The next phase of distributed AI infrastructure is the one where the technology that already exists in academic form gets paired with economic design that makes mass participation rational. The hardware sits in homes and offices around the world. The software is open source and battle tested. The benchmarks prove it works. The only piece missing is the layer that turns volunteer participation from a hobby into a paying contribution to global infrastructure.
When that layer arrives, the latency story changes everywhere. Voice assistants stop pausing before they answer. Agents stop hanging between actions. Real time translation actually works in real time. Coding tools suggest the next line before the user finishes thinking about it. The frustration defining the first wave of consumer AI products gets resolved at the infrastructure layer rather than papered over with prompt engineering tricks. Centralized cloud cannot match this without rebuilding everything from scratch in every single metro area on Earth.

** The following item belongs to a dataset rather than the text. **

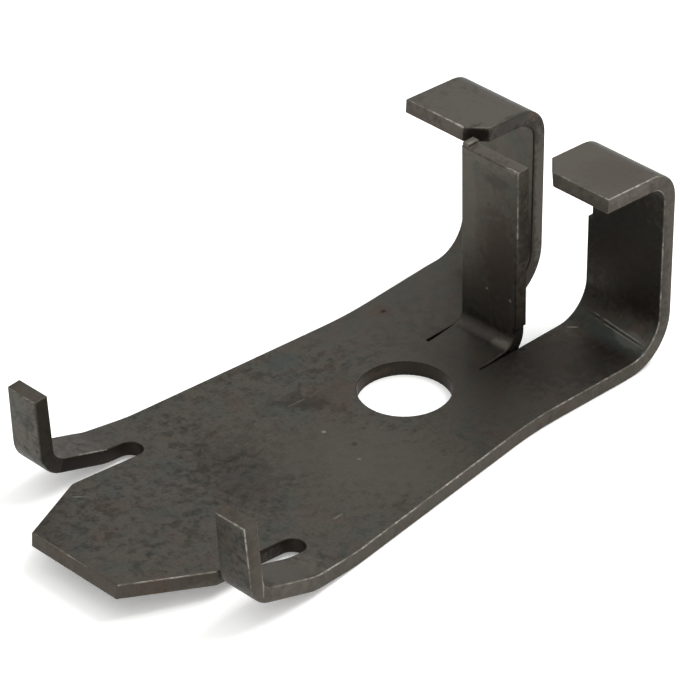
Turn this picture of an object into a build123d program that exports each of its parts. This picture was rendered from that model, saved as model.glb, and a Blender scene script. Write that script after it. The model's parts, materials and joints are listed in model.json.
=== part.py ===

The benchmarks are published. Peer review is done. The math has been worked out. The code has shipped. Distributed AI inference can be faster than centralized AI inference. Not in theory. In benchmarks. The race is on to build the version everyone will actually use.
The reasons distributed has not yet replaced centralized are not technical. They are economic. The economics are solvable. The hardware is already deployed. The relay is faster than the sprinter for the work that matters most. The next decade rewards the side that figures out how to pay the runners.